If you’re not satisfied with the results, you can try again for another batch of title suggestions. Repeat the process until you find the most appropriate headline for you.

3. CoSchedule Headline Analyzer

Crafting an effective headline is an art — you need to choose deliberately to invoke the intellect and emotions of your readers.

While the title suggestions from Hubspot may be interesting, they may not be enough to compel your target audience to click when they read the headline in search results or on social media.

Enter the CoSchedule Headline Analyzer.

The tool refers to different factors to compute an aggregate score of your title. Ideally, your title must possess common, uncommon, emotional, and powerful words to achieve a high score. CoSchedule recommends using headlines with a score of 70 or higher.

Test a few different headline options to see which has the highest score. You might be surprised!

writing tools

4. Noisli

Distractions are productivity thieves. It’s difficult to focus on writing online where sites like Facebook and YouTube are just a click away from the resources you actually need to consult.

It’s next to impossible to build writing momentum when distractions just around the virtual corner.

Noisli aims to help people focus on work by playing different sounds sure to calm your nerves and inspire you to write. You can mix different sounds, from falling rain to the whirling of a fan, so you can achieve the perfect sound of productivity for you. You might find it boosts your energy better than your go-to playlist.

Noisli also offers a minimalist text editor so you can write your content there without distracting buttons and links.

5. Grammarly

It’s important to review your work for errors before submitting to editors. But small mistakes always seem to slip through the cracks, don’t they?

Human error increases the chance your article will get sent back for edits, and lowers your chances of even getting published on many sites. Editing articles you’ve already written takes away from your writing momentum.

Enlist Grammarly to check your grammar, spelling, and sentence structures before you submit your work. The Premium version of the tool lets you look up better word suggestions, check for plagiarism and more.

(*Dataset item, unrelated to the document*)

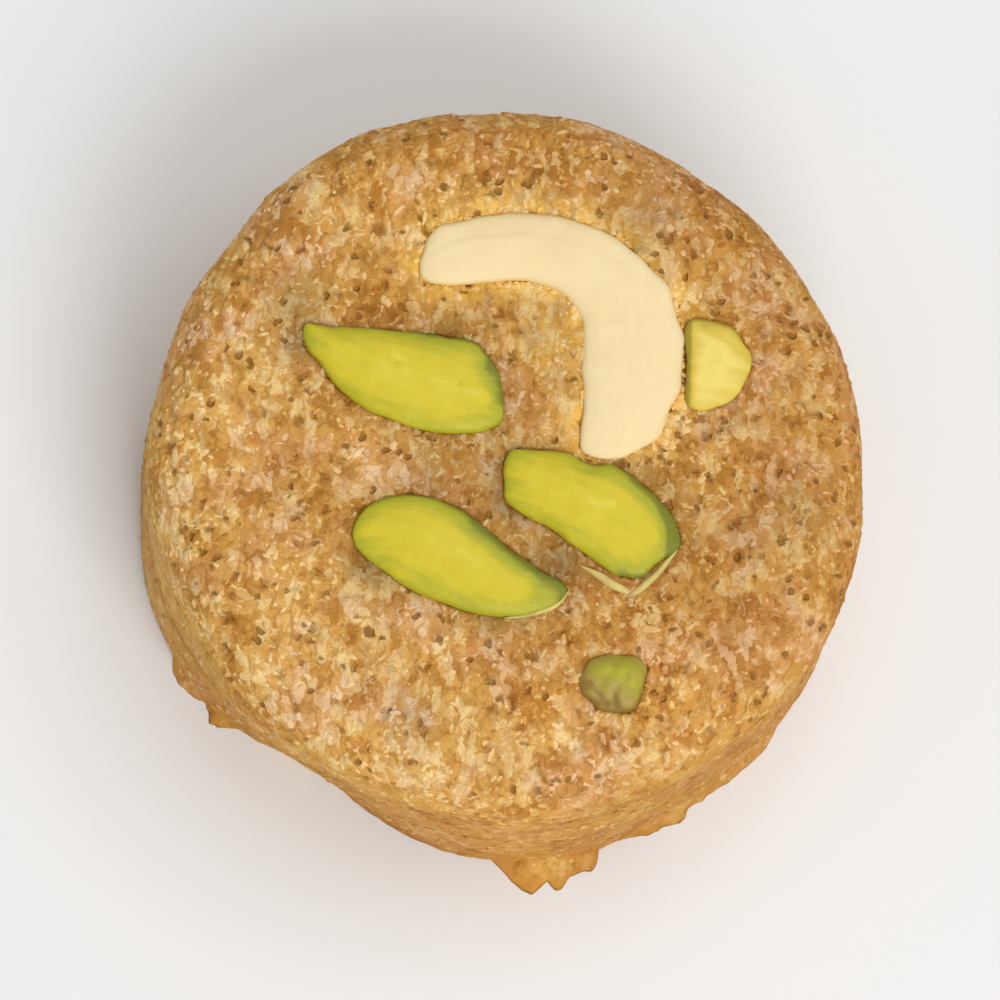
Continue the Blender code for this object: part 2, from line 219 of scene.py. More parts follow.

But, the free version is great for checking your article for simple mistakes you might miss while you’re working.

6. Hemingway

There’s no single perfect method for writing an article or blog post. But if you want more people to read your work, it can help to make sure it’s easy to understand.

Hemingway helps you remove the clutter in your posts by identifying sentences and phrases that are difficult to understand. The tool also computes a readability score of your article. The lower the grade level, the easier it is for readers to understand what you’re trying to say.

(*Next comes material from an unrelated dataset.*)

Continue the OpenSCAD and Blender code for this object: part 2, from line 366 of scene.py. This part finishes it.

What other tools help you write more — and more quickly? Share them in the comments!

Filed Under: Craft


  • Sristi Malik says:

    i can relate to this, i have experience it many times when i keep up blogging for consistent days i ran out of ideas and i feel that i have written about everything and there is nothing left to write about. Your tool will surely help me never run of ideas again.

  • Alena Sham says:

    I’m usually in a hurry too, however in those circumstances when I did have the time, it made a big difference to come back later and reread.

  • Jeff says:

    I have gained a lot of insights from this article. In fact, I am going to bookmark it.

  • Thanks a ton Christopher

  • Mauritius says:

    In our modern world we are seeing the tough competition between writers. It is important to be up on all tendencies for those who want to prosper in writing sphere. The headline makes a first impression. I also like CoSchedule Headline Analyze – it seems a perfect tool. Logically, the next fundamental component of a great written work is its quality. The qualitative content is the original content. Nowadays, the reader is fed up with the identical ideas and similar content. So to catch the reader’s attention writers can use one more useful tool – online plagiarism checker Unplag which aims to help people at creating original works and avoid plagiarism.

  • john berger says:

    Hi there , while I,m sure all the info in these pages are good for most, with me, it,s all about finding the best and easiest program to write my novel. I am very pc iliterate and have no idea where to start, what the best program is and how to set it up, and perhaps you will be able to assist me to make a start that I am yearing to begin. thanks

  • Aleta Kay says:

    Thank you so much for sharing these helpful tools. I have looked at each website and am looking forward to enhancing my own writing with them.

    Aleta Kay, author

  • Moshe Chayon says:

    Awesome tips. I’m glad I ran into your blog so early, these tools seems like it will make my job a lot easier.

  • Sandip Roy says:

    Good points – thanks. Didnt know about Soovle. Could you do a detailed post about using Soovle like a pro?

  • I’ve used some of these tools and planning to try Hemingway.

    Thanks for sharing these tools, Christopher! Feels good to see a fellow Filipino here. Proud of you!

    Keep on writing and I hope we can stop tapping on our keyboard—one time—and grab a cup of Barako. 🙂

  • Shaozhi says:

    I use Trello for brainstorming. I’m a visual person so it helps a lot when I can see all the “cards” on the same board. BTW, the first tool is Soovle (not Soolve).

    • Lisa Rowan says:

      Thanks for catching that!
      You must be way better at managing Trello boards than I am…I just get lost! (But I still keep working at it.)
      Thanks for reading,
      Lisa Rowan

    • My bad! Thanks for pointing out the misspelled tool.

      I also use Trello to manage my different writing projects and brainstorm ideas for the articles and posts with my co-writers. I left it out from the list because I wanted to focus on tools that I use to write and finish the content as fast as possible. But that doesn’t mean you shouldn’t use it for writing your posts if it works well for you!

  • Freya Liston says:

    I use Grammarly to find all my grammar errors and then prowritingaid to help with stylistic errors. I used to use Hemingway but then someone recommended prowritingaid as an alternative. They are similar apps but prowritingaid goes WAY deeper. It’s not quite as pretty but it’s much more effective.